## Start Material provided

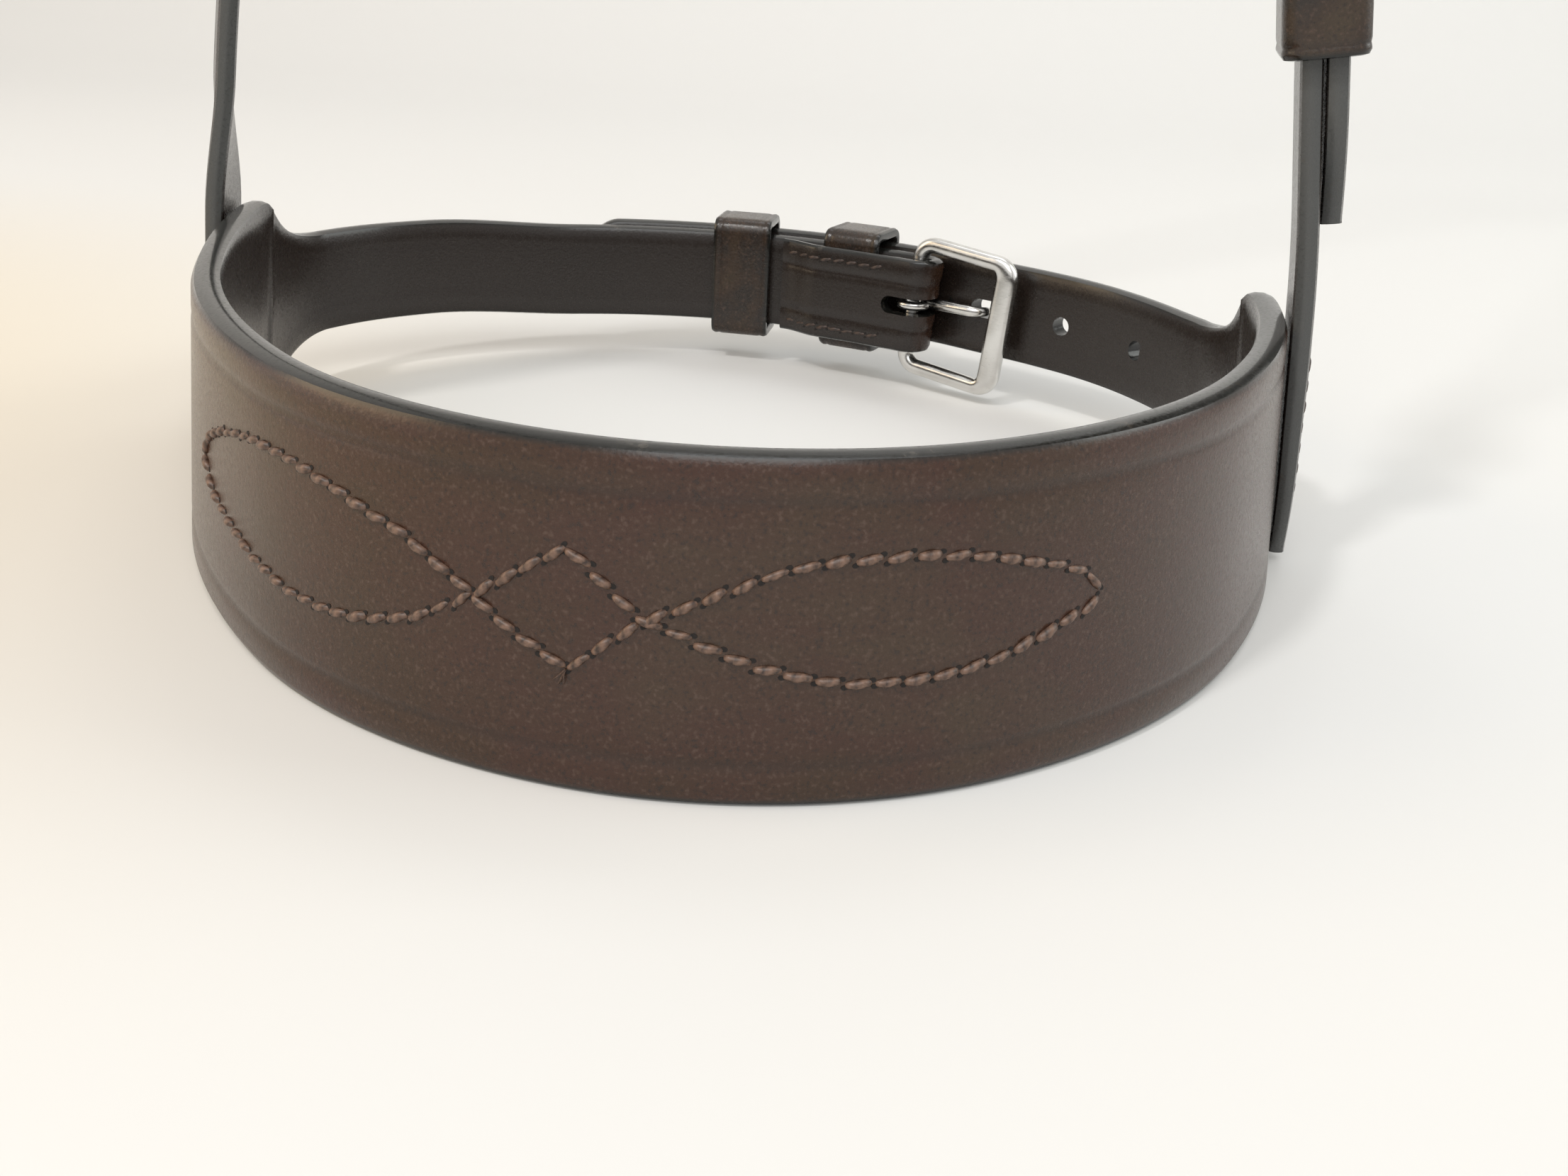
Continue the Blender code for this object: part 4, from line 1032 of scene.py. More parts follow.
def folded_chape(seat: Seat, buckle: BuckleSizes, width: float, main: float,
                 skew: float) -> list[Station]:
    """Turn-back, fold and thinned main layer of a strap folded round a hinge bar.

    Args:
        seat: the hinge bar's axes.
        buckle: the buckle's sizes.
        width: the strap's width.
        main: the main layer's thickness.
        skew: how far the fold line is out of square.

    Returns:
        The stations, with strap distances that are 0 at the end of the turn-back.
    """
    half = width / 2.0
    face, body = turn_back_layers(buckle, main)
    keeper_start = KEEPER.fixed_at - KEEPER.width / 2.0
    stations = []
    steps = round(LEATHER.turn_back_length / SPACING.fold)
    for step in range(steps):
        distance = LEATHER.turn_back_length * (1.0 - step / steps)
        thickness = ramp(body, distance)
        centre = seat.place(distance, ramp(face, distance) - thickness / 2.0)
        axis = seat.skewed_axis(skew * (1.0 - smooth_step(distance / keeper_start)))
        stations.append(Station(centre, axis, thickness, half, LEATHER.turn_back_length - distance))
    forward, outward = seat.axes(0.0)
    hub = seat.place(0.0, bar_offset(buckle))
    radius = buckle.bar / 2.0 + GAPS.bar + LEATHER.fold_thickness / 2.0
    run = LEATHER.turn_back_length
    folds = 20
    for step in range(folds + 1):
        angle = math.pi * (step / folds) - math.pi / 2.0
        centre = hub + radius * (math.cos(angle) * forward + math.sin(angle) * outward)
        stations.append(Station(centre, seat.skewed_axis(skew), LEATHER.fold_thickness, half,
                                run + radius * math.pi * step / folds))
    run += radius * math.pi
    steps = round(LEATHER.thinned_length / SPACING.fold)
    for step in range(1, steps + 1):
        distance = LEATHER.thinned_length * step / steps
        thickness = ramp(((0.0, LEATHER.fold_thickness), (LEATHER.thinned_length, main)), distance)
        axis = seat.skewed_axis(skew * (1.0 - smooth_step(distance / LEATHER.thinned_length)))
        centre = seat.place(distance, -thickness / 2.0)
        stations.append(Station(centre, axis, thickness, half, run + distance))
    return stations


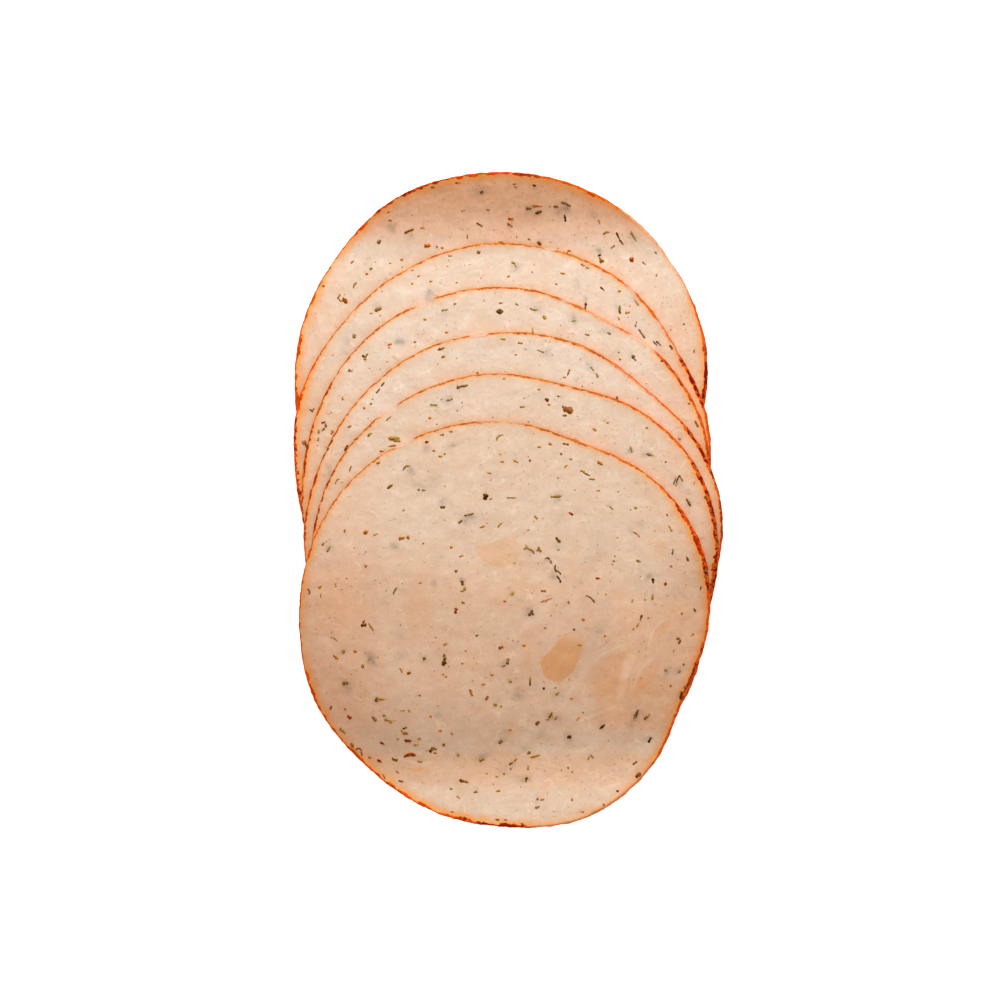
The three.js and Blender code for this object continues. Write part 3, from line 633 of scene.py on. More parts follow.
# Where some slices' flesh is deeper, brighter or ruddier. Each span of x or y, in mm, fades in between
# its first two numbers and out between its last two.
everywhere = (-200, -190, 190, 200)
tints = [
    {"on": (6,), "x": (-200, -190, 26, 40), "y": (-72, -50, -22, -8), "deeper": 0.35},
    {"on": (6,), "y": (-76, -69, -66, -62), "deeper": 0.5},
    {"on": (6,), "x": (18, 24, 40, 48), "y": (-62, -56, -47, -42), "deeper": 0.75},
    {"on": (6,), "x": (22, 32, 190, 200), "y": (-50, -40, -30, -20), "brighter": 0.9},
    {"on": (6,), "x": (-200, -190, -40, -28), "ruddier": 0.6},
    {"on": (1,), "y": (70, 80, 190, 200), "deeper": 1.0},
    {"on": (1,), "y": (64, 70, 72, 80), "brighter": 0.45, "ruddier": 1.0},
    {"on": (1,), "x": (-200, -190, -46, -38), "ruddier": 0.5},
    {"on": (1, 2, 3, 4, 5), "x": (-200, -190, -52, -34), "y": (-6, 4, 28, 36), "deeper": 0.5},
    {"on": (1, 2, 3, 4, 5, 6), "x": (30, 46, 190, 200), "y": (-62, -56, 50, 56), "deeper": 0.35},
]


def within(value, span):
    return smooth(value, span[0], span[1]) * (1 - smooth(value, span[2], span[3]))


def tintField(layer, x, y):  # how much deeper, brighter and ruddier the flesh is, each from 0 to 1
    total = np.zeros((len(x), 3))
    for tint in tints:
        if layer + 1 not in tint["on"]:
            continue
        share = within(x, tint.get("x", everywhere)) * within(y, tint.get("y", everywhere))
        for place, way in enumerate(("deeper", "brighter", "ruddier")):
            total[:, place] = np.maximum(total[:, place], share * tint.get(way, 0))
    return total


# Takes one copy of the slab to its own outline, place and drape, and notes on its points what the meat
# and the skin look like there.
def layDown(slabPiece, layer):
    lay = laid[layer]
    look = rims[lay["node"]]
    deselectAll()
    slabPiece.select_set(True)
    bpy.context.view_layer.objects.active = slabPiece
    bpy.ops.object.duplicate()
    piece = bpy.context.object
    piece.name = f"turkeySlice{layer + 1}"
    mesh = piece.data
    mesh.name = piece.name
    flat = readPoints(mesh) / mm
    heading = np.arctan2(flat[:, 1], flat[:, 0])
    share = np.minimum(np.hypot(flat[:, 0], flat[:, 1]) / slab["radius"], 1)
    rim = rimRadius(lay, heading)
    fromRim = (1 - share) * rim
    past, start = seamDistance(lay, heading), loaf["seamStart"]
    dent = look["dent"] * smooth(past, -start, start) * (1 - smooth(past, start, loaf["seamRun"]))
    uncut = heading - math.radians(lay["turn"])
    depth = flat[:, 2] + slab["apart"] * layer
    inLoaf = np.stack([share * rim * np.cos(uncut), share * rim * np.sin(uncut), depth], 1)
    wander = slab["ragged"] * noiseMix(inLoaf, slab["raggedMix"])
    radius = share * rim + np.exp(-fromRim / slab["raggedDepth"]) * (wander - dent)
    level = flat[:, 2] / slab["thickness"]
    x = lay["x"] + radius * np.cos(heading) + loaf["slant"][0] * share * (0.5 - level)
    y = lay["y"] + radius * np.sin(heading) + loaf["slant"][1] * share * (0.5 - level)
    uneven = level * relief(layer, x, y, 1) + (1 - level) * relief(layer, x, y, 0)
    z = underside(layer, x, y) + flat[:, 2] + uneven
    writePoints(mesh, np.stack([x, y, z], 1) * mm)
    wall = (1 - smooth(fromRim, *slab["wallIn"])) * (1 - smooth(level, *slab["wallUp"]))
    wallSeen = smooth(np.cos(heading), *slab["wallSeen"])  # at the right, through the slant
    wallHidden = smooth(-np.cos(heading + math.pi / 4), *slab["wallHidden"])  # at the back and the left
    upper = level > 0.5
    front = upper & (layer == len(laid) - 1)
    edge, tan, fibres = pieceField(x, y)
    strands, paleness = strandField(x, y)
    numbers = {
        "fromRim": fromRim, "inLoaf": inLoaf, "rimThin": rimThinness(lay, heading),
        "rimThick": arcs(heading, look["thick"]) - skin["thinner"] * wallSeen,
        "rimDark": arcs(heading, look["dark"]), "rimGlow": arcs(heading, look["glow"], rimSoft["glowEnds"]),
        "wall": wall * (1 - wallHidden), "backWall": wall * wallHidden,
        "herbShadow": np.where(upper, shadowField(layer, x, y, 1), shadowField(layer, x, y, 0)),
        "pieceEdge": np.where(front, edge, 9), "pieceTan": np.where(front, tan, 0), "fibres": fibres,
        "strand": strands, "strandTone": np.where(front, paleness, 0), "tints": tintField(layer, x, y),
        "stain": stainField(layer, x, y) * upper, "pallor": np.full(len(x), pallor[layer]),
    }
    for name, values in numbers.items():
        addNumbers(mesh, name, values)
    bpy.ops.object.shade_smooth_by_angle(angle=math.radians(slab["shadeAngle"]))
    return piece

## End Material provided

## Task description
Extract the lines above, from the first one through the one containing "skew: how far", and return only those, unchanged.

## Correct result
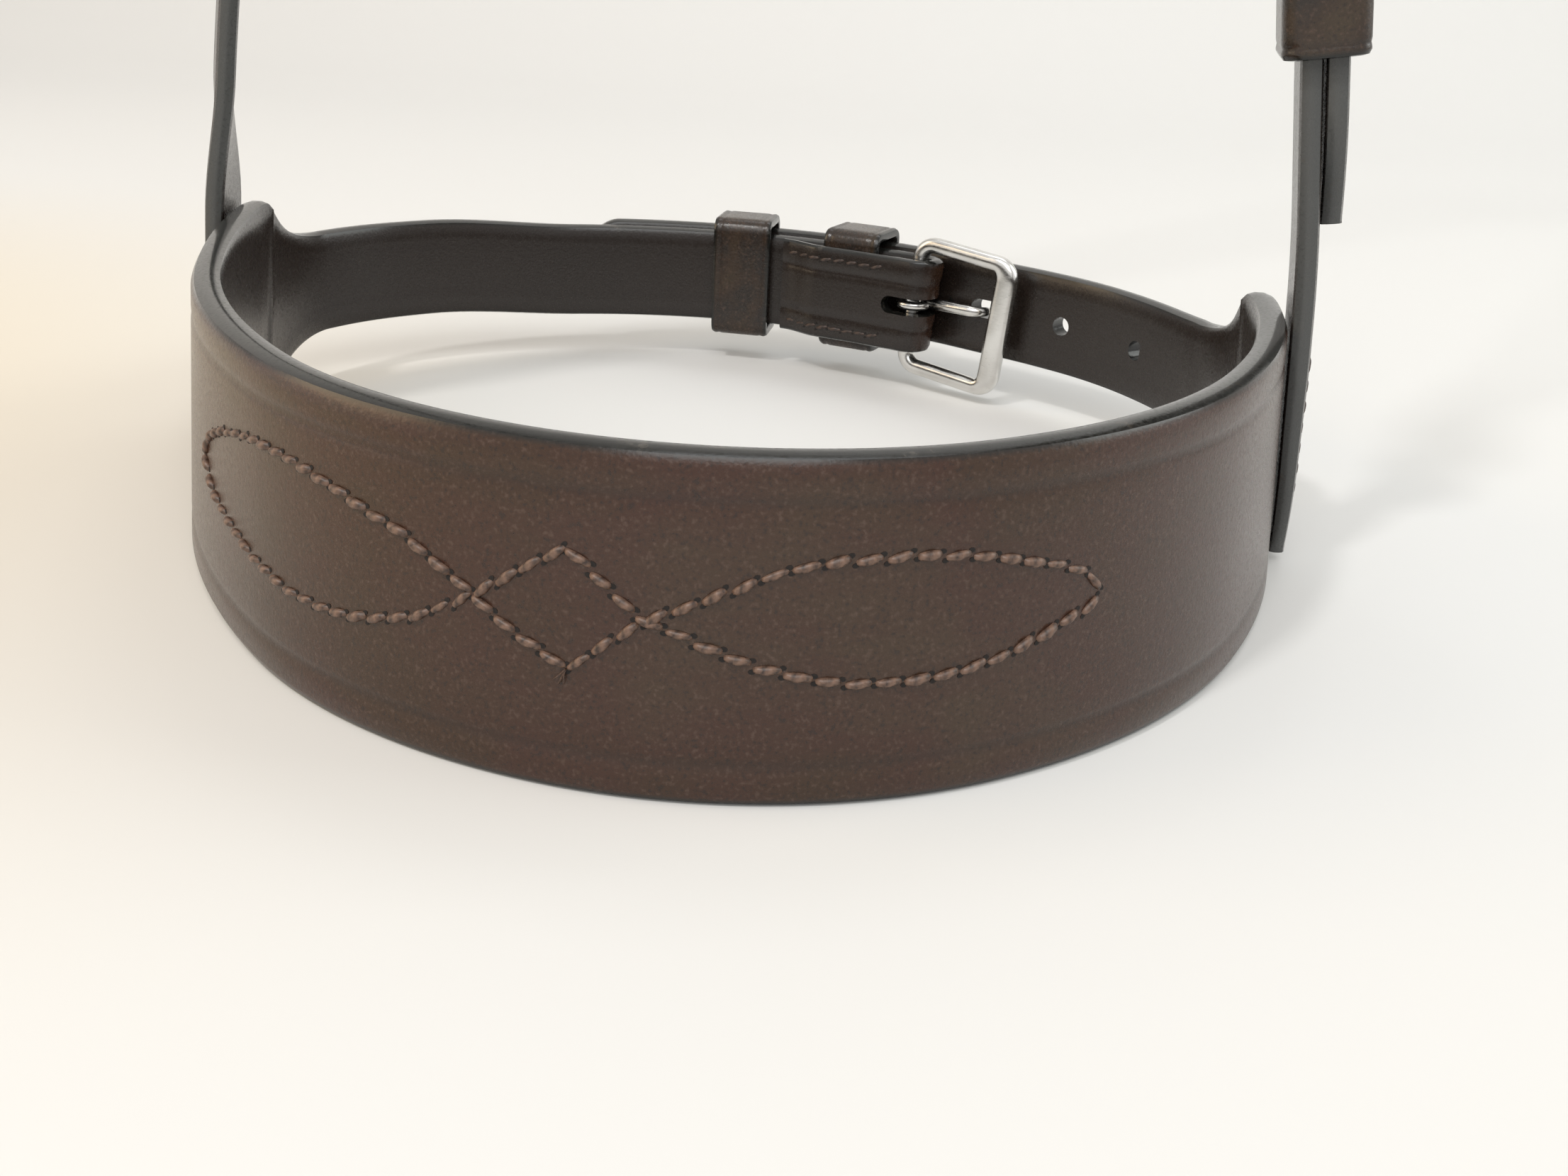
Continue the Blender code for this object: part 4, from line 1032 of scene.py. More parts follow.
def folded_chape(seat: Seat, buckle: BuckleSizes, width: float, main: float,
                 skew: float) -> list[Station]:
    """Turn-back, fold and thinned main layer of a strap folded round a hinge bar.

    Args:
        seat: the hinge bar's axes.
        buckle: the buckle's sizes.
        width: the strap's width.
        main: the main layer's thickness.
        skew: how far the fold line is out of square.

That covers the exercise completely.